Katherine’s friend and I ordered the same thing, the Cazuela de Pescado (35,000 pesos or $18.50), which came recommended by our waitress.
The dish consists of a filet of robalo served over rice with a sour orange sauce, onions, sweet peppers, tomatoes, limoncillo and cilantro.
The fish was perfectly cooked, and the sauce was rich and flavorful.
I liked the presentation too, with the red peppers and green cilantro adding color to an otherwise drab piece of seafood.
Other entrees include a bandeja paisa style dish, chicken breast with potatoes, pork, frijoles (beans), chicharron, and various other meats. I felt a tad odd ordering fish instead of meat, but I knew I’d enjoy it more.
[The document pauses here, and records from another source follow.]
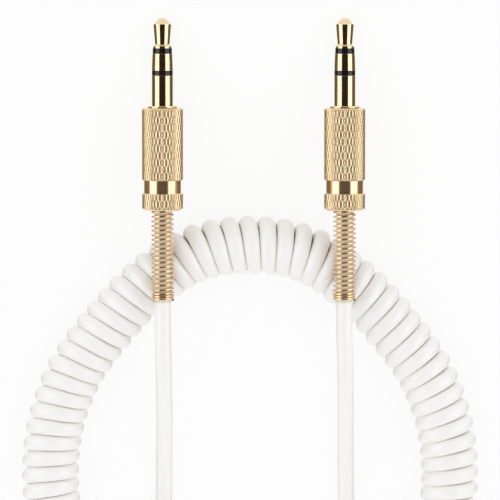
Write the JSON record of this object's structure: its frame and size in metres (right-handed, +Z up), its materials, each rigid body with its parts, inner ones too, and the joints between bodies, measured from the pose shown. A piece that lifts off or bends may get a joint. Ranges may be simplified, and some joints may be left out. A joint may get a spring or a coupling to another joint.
{
  "type": "coiled audio cable",
  "caption": "Coiled white audio cable with gold-coloured stereo plugs, knurled screw-on barrels and spring strain reliefs.",
  "frame": {"origin": "on the surface that the cable lies on, midway between the plugs and midway between their tips and the rear ends of their springs", "axes": "+Z up, +Y the way the plug tips point, +X to the right seen from above with the tips away from the viewer"},
  "size_m": [0.078, 0.1149, 0.0145],
  "materials": {
    "plug_gold": "gold plating, polished",
    "barrel_gold": "gold plating, knurled, with a polished band",
    "spring_gold": "gold-coloured plating on steel wire",
    "black_insulator": "glossy moulded plastic",
    "washer_board": "pressed insulating board",
    "tab_metal": "tin-plated sheet",
    "liner_plastic": "thin translucent sleeve, shown opaque",
    "cord_white": "smooth white jacket with a soft gloss",
    "wire_red": "insulated conductor",
    "wire_white": "insulated conductor",
    "ground_copper": "bare copper strands",
    "solder": "bright solder"
  },
  "bodies": {
    "cable": {"left_tip_contact": "plug_gold", "left_tip_insulator": "black_insulator", "left_ring_contact": "plug_gold", "left_ring_insulator": "black_insulator", "left_sleeve_contact": "plug_gold", "left_tab_washers": "washer_board", "left_tip_tab": "tab_metal", "left_ring_tab": "tab_metal", "left_ground_tab": "tab_metal", "left_liner": "liner_plastic", "left_tip_wire": "wire_red", "left_ring_wire": "wire_white", "left_ground_wire": "ground_copper", "left_solder_joints": "solder", "left_cord_end": "cord_white", "right_tip_contact": "plug_gold", "right_tip_insulator": "black_insulator", "right_ring_contact": "plug_gold", "right_ring_insulator": "black_insulator", "right_sleeve_contact": "plug_gold", "right_tab_washers": "washer_board", "right_tip_tab": "tab_metal", "right_ring_tab": "tab_metal", "right_ground_tab": "tab_metal", "right_liner": "liner_plastic", "right_tip_wire": "wire_red", "right_ring_wire": "wire_white", "right_ground_wire": "ground_copper", "right_solder_joints": "solder", "right_cord_end": "cord_white", "left_tail": "cord_white", "coil_cord": "cord_white", "right_tail": "cord_white"},
    "left_spring": {"left_spring": "spring_gold"},
    "left_barrel": {"left_barrel": "barrel_gold"},
    "right_spring": {"right_spring": "spring_gold"},
    "right_barrel": {"right_barrel": "barrel_gold"}
  },
  "joints": [
    {"name": "left_barrel_travel", "type": "slide", "parent": "cable", "child": "left_spring", "axis": [0, -0.9744, 0.225], "range_m": [0, 0.002]},
    {"name": "left_barrel_turn", "type": "hinge", "parent": "left_spring", "child": "left_barrel", "pos_m": [-0.0152, 0.0011, 0.00641], "axis": [0, -0.9744, 0.225], "range_deg": [0, 1440]},
    {"name": "right_barrel_travel", "type": "slide", "parent": "cable", "child": "right_spring", "axis": [0, -0.9744, 0.225], "range_m": [0, 0.002]},
    {"name": "right_barrel_turn", "type": "hinge", "parent": "right_spring", "child": "right_barrel", "pos_m": [0.0152, 0.0011, 0.00641], "axis": [0, -0.9744, 0.225], "range_deg": [0, 1440]}
  ],
  "couplings": [
    {"joint": "left_barrel_turn", "follows": "left_barrel_travel", "rad_per_m": 12566},
    {"joint": "right_barrel_turn", "follows": "right_barrel_travel", "rad_per_m": 12566}
  ]
}
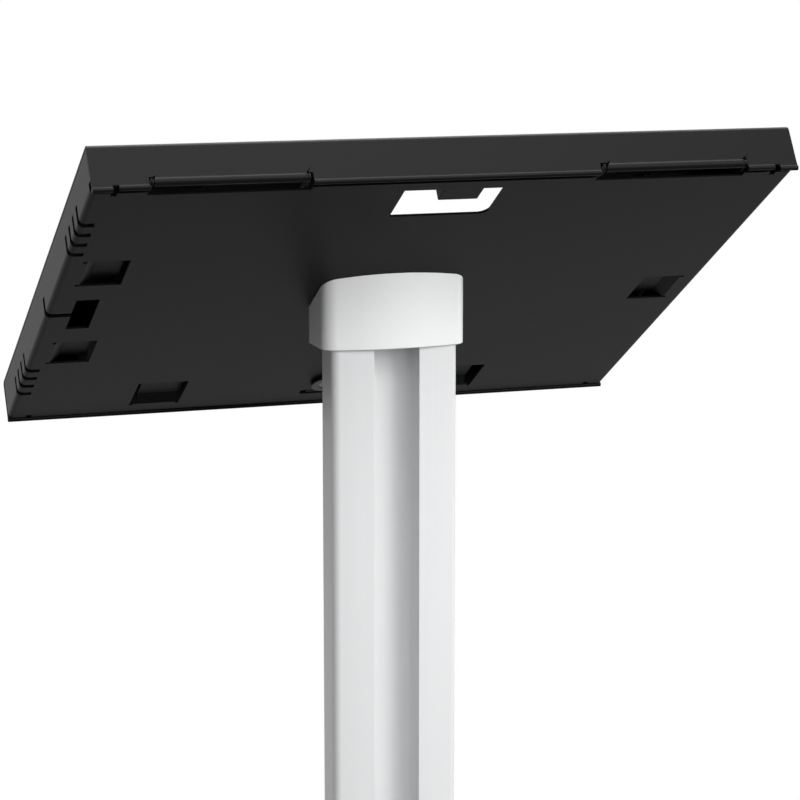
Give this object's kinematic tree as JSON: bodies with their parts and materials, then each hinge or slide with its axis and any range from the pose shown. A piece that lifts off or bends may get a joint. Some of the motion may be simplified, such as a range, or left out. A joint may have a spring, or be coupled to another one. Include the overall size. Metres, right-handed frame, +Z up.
{
  "type": "tablet security kiosk stand",
  "caption": "Floor stand that locks a tablet in a tilted sheet steel case on a grooved aluminium column with a flat base; the cover is hinged and keyed.",
  "frame": {"origin": "middle of the base's footprint, on the floor under the rubber feet", "axes": "+Z is up along the column, -Y is the user's side that the screen faces, +X is to the user's right"},
  "size_m": [0.37, 0.37, 1.1889],
  "materials": {
    "back_shell": "black fine-texture powder coat, satin",
    "front_cover": "black fine-texture powder coat, satin",
    "hinge_pins": "bright steel",
    "window_gasket": "black closed-cell foam",
    "strike_bracket": "black powder coat",
    "lock_body": "polished chrome",
    "lock_washer": "zinc plated steel",
    "lock_nut": "zinc plated steel",
    "lock_plug": "satin chrome with a keyway",
    "cam_washer": "zinc plated steel",
    "lock_cam": "zinc plated steel",
    "cam_screw": "zinc plated steel",
    "foam_pads": "black closed-cell foam",
    "corner_pads": "black closed-cell foam",
    "mounting_plate": "zinc plated steel",
    "head_screws": "zinc plated button head screws",
    "cable_grommet": "black rubber",
    "cable_clip": "black plastic",
    "collar": "light silver satin paint on a cast wedge",
    "collar_screws": "zinc plated cap screws",
    "column": "silver anodised extrusion with fine lengthwise drawing lines",
    "foot_screws": "zinc plated cap screws",
    "base_plate": "black fine-texture powder coat, satin",
    "rubber_feet": "black rubber"
  },
  "bodies": {
    "stand": {"back_shell": "back_shell", "hinge_pins": "hinge_pins", "lock_body": "lock_body", "lock_washer": "lock_washer", "lock_nut": "lock_nut", "foam_pads": "foam_pads", "corner_pads": "corner_pads", "mounting_plate": "mounting_plate", "head_screws": "head_screws", "cable_grommet": "cable_grommet", "cable_clip": "cable_clip", "collar": "collar", "collar_screws": "collar_screws", "column": "column", "foot_screws": "foot_screws", "base_plate": "base_plate", "rubber_feet": "rubber_feet"},
    "cover": {"front_cover": "front_cover", "window_gasket": "window_gasket", "strike_bracket": "strike_bracket"},
    "lock_rotor": {"lock_plug": "lock_plug", "cam_washer": "cam_washer", "lock_cam": "lock_cam", "cam_screw": "cam_screw"}
  },
  "joints": [
    {"name": "cover_hinge", "type": "hinge", "parent": "stand", "child": "cover", "pos_m": [0, 0.10811, 1.17368], "axis": [-1, 0, 0], "range_deg": [0, 100]},
    {"name": "lock_turn", "type": "hinge", "parent": "stand", "child": "lock_rotor", "pos_m": [0, -0.09423, 1.0459], "axis": [0, 0.5247, -0.8513], "range_deg": [0, 90]}
  ]
}
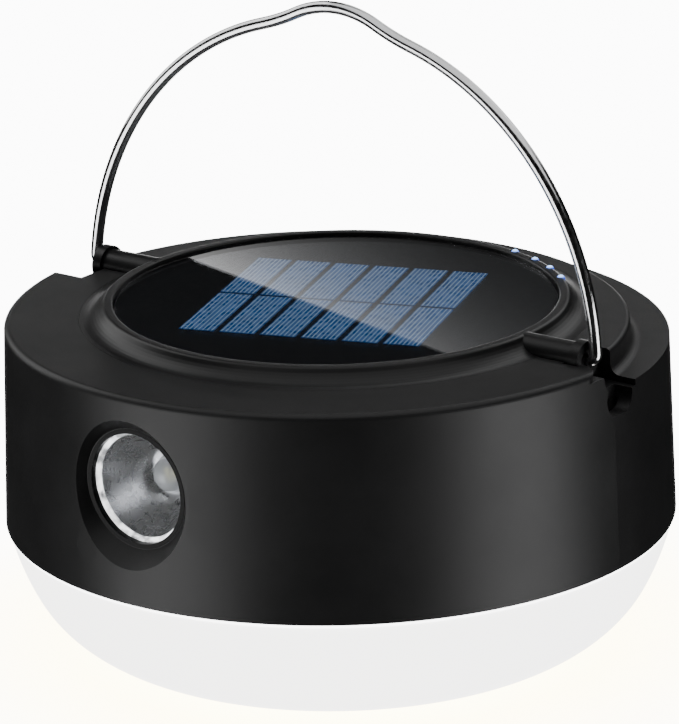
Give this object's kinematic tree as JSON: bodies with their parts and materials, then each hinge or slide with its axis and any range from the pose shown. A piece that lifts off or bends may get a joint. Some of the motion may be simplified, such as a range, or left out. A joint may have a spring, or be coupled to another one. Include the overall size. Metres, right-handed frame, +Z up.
{
  "type": "solar lantern",
  "caption": "Round solar camping lantern: black shell with a side spotlight, a solar cap and folding wire bail on top, and a milky area light below.",
  "frame": {"origin": "centre of the area light's flat bottom, on the floor", "axes": "+Z up, the spotlight faces -Y, the bail's pivots lie along X"},
  "size_m": [0.12, 0.12, 0.1151],
  "materials": {
    "shell": "fine moulded texture",
    "cap": "fine moulded texture, slightly smoother",
    "seal": "matte",
    "screw": "plated",
    "laminate": "high gloss",
    "cell": "blue silicon with silver fingers",
    "clear": "clear",
    "indicator": "lit blue-white",
    "phosphor": "yellow phosphor",
    "circuit_board": "solder mask",
    "milky": "milky satin",
    "white_rubber": "matte",
    "white_plastic": "satin",
    "white_aluminium": "white solder mask",
    "battery": "shrink wrap",
    "inner_plastic": "satin",
    "spring_steel": "nickel plated",
    "chip": "moulded",
    "ferrite": "sintered",
    "reflector": "mirror",
    "heat_sink": "as machined",
    "insulation": "satin",
    "cover_rubber": "matte",
    "button": "satin",
    "wire": "polished"
  },
  "bodies": {
    "lantern": {"housing": "shell", "top_cap": "cap", "cap_seal": "seal", "cap_screws": "screw", "panel_base": "laminate", "solar_cells": "cell", "panel_cover": "clear", "indicator_lenses": "indicator", "indicator_leds": "phosphor", "indicator_board": "circuit_board", "bail_bushes": "cap", "diffuser": "milky", "diffuser_gasket": "white_rubber", "chassis": "white_plastic", "chassis_screws": "screw", "led_board": "white_aluminium", "led_chips": "phosphor", "led_board_screws": "screw", "battery_cells": "battery", "battery_tray": "inner_plastic", "battery_contacts": "spring_steel", "main_board": "circuit_board", "board_screws": "screw", "control_chips": "chip", "charge_coil": "ferrite", "capacitor": "chip", "lead_headers": "white_plastic", "usb_a_socket": "spring_steel", "usb_c_socket": "spring_steel", "button_switch": "inner_plastic", "spot_bezel": "cap", "spot_window": "clear", "spot_reflector": "reflector", "spot_emitter": "phosphor", "spot_board": "white_aluminium", "spot_heat_sink": "heat_sink", "spot_clamp": "inner_plastic", "spot_clamp_screws": "screw", "panel_leads": "insulation", "spot_leads": "insulation", "battery_leads": "insulation", "area_leads": "insulation", "cover_hinge_pin": "screw"},
    "bail": {"bail": "wire"},
    "power_button": {"power_button": "button", "switch_plunger": "inner_plastic"},
    "port_cover": {"port_cover": "cover_rubber"}
  },
  "joints": [
    {"name": "bail_hinge", "type": "hinge", "parent": "lantern", "child": "bail", "pos_m": [0, 0, 0.06], "axis": [1, 0, 0], "range_deg": [-91, 62]},
    {"name": "power_button_press", "type": "slide", "parent": "lantern", "child": "power_button", "axis": [0.6, -0.8, 0], "range_m": [0, 0.0006], "stiffness_N_per_m": 1200, "springref_m": -0.0005},
    {"name": "port_cover_hinge", "type": "hinge", "parent": "lantern", "child": "port_cover", "pos_m": [-0.01696, 0.05547, 0.0385], "axis": [0, 0, 1], "range_deg": [0, 100]}
  ]
}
Around this time, the winds picked up, and a thunderstorm blew through the area.
We were seated near a door leading to the front of the restaurant, and without notice, a strong and steady wind began blowing rain sideways through it. A nearby plant was practically blown through the door too.
We huddled together near the stacks of chopped wood behind us, trying not to get too wet in the sudden storm.
Once the winds died down, I ordered their version of a chocolate volcano cake (15,500 pesos, or $8).
It was good, but not great. The texture of the cake didn’t seem right.
I didn’t care for the popsicle. I found it difficult to eat, and would’ve preferred a scoop of regular vanilla ice cream instead.
We were all stuffed by the end. My total bill for the 3-course lunch, plus a hot chocolate with cheese, juice, tax, and tip came to $48.
It was well worth it, and I’d return any day, though I believe it’d be more fun to go on a weekend, when it’s filled with Colombians.
On our way out, I noticed a poster on the wall. One of the world’s top chefs, Ferran Adria, had visited Queareparaenamorarte on April 12, 2013 for breakfast and conversation with 25 of Colombia’s greatest chefs.